Animals – Parasite control

We often get asked how to control fleas, ticks and worms in cats and dogs. The simplest answer is to use effective products frequently. Yes, I can hear all the toddlers out there reply “but why?”. We have all taken that deep breath and considered providing the full story, but then think, ‘Will they have the patience or actually be willing to accept the shortened story?’.

When I remember the days, weeks, months and years studying parasitology where the mantra was “the first step to understanding is knowing how to spell the parasites name property”, my eyes have already glazed over. The short story is always the best story.

Young animals are the most affected by parasites and frequent parasite control is important for maintaining health. Most older animals can cope with parasites. Regular flea control for cats and dogs will break the flea’s lifecycle, preventing the adults laying the eggs of a future generation of fleas. This same idea applies to ticks, stomach and tape worms. However, decontaminating the environment is much harder for these later beasties.

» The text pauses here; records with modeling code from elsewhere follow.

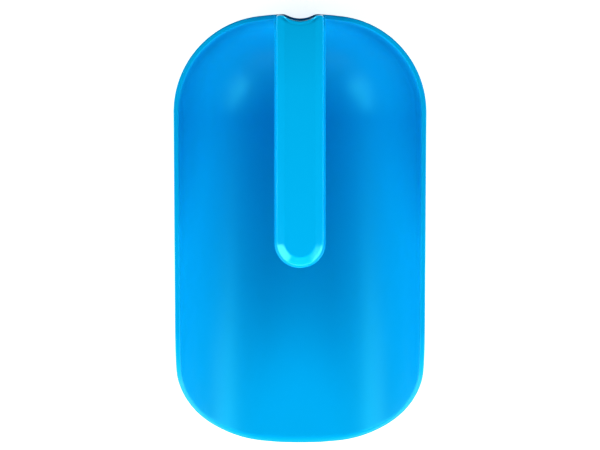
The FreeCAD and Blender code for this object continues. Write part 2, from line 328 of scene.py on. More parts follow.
@dataclass
class Bowl:
    """The trough with its beaded rim, and the riser and tang that carry the handle.

    The wall is a section carried along the edge of a flat floor: flat, then a bend of bend_r, then straight
    and leaning outwards by draft. The floor's edge has straight sides that open by flare, and its rear is an
    arc of crown_r. Thickness, bead and the rim's rounding are a second section, across the wall.
    """

    end: RearEnd
    wall: float = 2.4
    bend_r: float = 61.3
    draft: float = math.radians(1.2)
    flare: float = math.radians(0.32)
    floor_half: float = 19.9  # half width of the flat floor at its rear corners
    crown_r: float = 159.0
    bead: float = 1.0  # how far the bead stands out of the wall
    bead_deep: float = 5.0  # how far it reaches down from the rim
    bead_foot: float = 0.5  # the bead's underside slopes back to the wall over this much
    edge_trim: float = 0.85  # rounding of the rim's edges
    lip_trim: float = 2.5  # rounding of the lip's inner edge
    rim_slope: float = math.radians(8.0)  # the rim's slope in side view, then the mouth's, then the lip's
    mouth_slope: float = math.radians(48.1)
    land_slope: float = math.radians(36.0)
    rim_bend_r: float = 60.0  # radius of the bend from rim to mouth, then from mouth to lip
    lip_bend_r: float = 100.0
    lip_crown: float = 6.4e-5  # the lip's edge in plan is this times x cubed
    lip_soft: float = 1.2  # how softly the mouth's line runs into the lip's edge
    lip_reach: float = 0.28  # the rounding takes this much off the lip's edge
    lip_dip: float = 0.2  # how fast the mouth's line runs on below the lip's edge, in plan
    hub_span: tuple[float, float] = (25.0, 140.0)  # the ribs meet the middle line between these places
    rib_step: float = 1.4  # distance between ribs along the rim
    rim_deep: float = 11.0  # the part of a rib that holds the rim's own section
    wall_steps: int = 38
    floor_steps: int = 8

    def __post_init__(self) -> None:
        """Works out the floor's rear corner from the bowl's box."""
        self.lip_y = float(Node.BOWL.box()[0][1])
        self.rear_y = self.end.end_y + self.bead
        self.bend_length = self.bend_r * (math.pi / 2 - self.draft)
        self.turn_z = self.bend_r * (1 - math.sin(self.draft))
        self.crown = math.asin(self.floor_half / self.crown_r)
        self.sag = self.crown_r * (1 - math.cos(self.crown))
        top_reach = self.section(self.length_at(np.array(self.end.rim_z)))[0]
        self.pivot = np.array([self.floor_half, self.end.end_y - float(top_reach) - self.sag])

    def section(self, s: Array) -> tuple[Array, Array, Array]:
        """The wall's outer section.

        Formula: for a length s along it from the floor's edge, the angle is s over bend_r, held between 0
        and a right angle less the draft. Reach and height are bend_r times its sine and 1 less its cosine,
        and what is left of s goes on along the tangent, so a negative s is on the flat floor.

        Args:
            s: length along the section.

        Returns:
            Reach out from the floor's edge, height, and the angle of the wall's slope.
        """
        bent = np.clip(s, 0, self.bend_length)
        angle, rest = bent / self.bend_r, s - bent
        reach = self.bend_r * np.sin(angle) + rest * np.cos(angle)
        return reach, self.bend_r * (1 - np.cos(angle)) + rest * np.sin(angle), angle

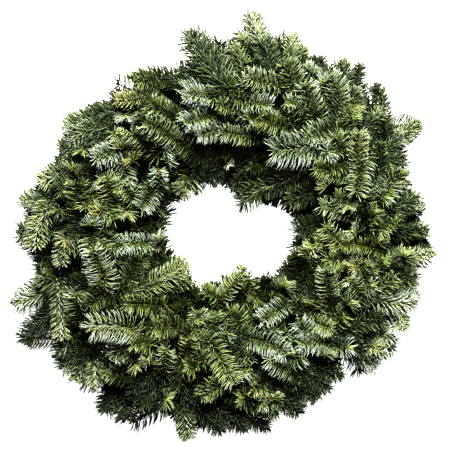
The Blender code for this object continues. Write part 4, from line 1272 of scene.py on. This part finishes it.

Ticks can feed on anything with blood including mammals, reptiles, birds and amphibians. However, they need to have three blood feeds before they can produce eggs and while they may still get engorged on your pet, they will die afterwards. Hence, special spot-on or tablet products will both kill your pet’s fleas and aid in the control of ticks.

Stomach worms are normally host specific – cat worms will not infect dogs and vice versa. There are a few exceptions and generally only the very young or very old get infected with other animals’ stomach worms. We typically, we advise worming adults every three months.

Tape worms typically have a two-host life cycle with carnivores (meat eaters) being the definitive host in which the tape worms can reproduce. Herbivores are normally the intermediate host, becoming infected from eggs passed in carnivores’ faeces and they themselves infecting carnivores when they themselves are eaten. There is a tapeworm in cats which has fleas as the intermediate host, therefore, many cat flea products have an active ingredient call praziquantel which effectively kills adult tape worms.

Sheep are the intermediate host for a tapeworm called Cysticercus ovis, or sheep measles. Farmers of sheep often feed sheep meat or offal to their dogs. They have a special control programme whereby all farm dogs are treated for stomach worms every three months and tape worms every month. The latter with products containing praziquantel. They additionally freeze the sheep products for 10 days at -10˚ C to kill the intermediate stages of this tape worm. That is normally a chest deep freeze, which typically runs at a colder temperature.

Should your pet dog come into contact with sheep pasture, then it is a good idea to treat them with a product containing praziquantel either monthly or a week before going onto sheep pasture. This will help the sheep farmers control sheep measles on their properties and, hence, also help protect our overseas markets.